While Lean UX may seem a much better option than traditional UX, it's not always the best solution. The design methodology you choose depends on the project. In many cases, making reasonable assumptions and getting continuous feedback from users at the MVP stage is simply impossible. Other times, you may not have a team to support people from every role for every feature of your digital product or service.
Lean UX is popular among startups and small businesses that don't have large development budgets but need to get products out as soon as possible.
Larger companies with solid financing can invest time and money for each feature to have its own ‘lean UX team’ to go through the cycle. If small businesses have a lot to lose, they may be more likely to invest in more traditional UX studies. It depends on what’s at stake, who’s on the team, and what makes sense to leverage.
Lean UX is an excellent design methodology that saves companies time, money, and effort. It leverages user feedback and cross-functional teams to come up with a viable product faster.
While it can be an excellent approach to product development, Lean UX isn't applicable to all projects. It works best in tandem with the agile product development methodology. However, in some cases, traditional UX may be a better option.
Lean UX is a methodology of choice for companies structured around it. Companies without the agile methodology in place, where business requirements become a hindrance or access to feedback is limited, may benefit more from traditional UX methods.

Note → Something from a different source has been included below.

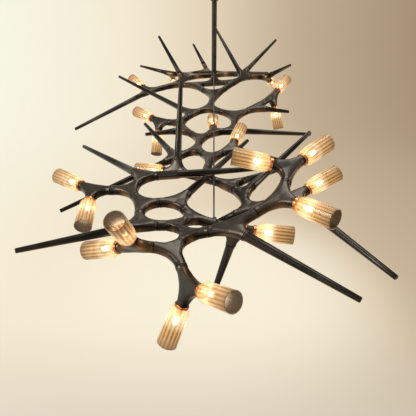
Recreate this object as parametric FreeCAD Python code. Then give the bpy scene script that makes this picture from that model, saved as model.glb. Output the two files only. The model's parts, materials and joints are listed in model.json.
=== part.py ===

The lifecycle of Lean UX consists of three phases: think, make, and check. First, designers come up with a hypothesis based on the assumption about the user's needs. Then they make a minimum viable product and start testing it. Finally, they make changes based on the feedback received during the testing phase.
Lean UX’s goal is to create a high-quality product while reducing waste and saving money. This design methodology works well with the agile product development approach.
Lean UX is a user experience design methodology that implements and develops hypotheses straight into the product rather than validating them beforehand with user testing and more traditional UX methods.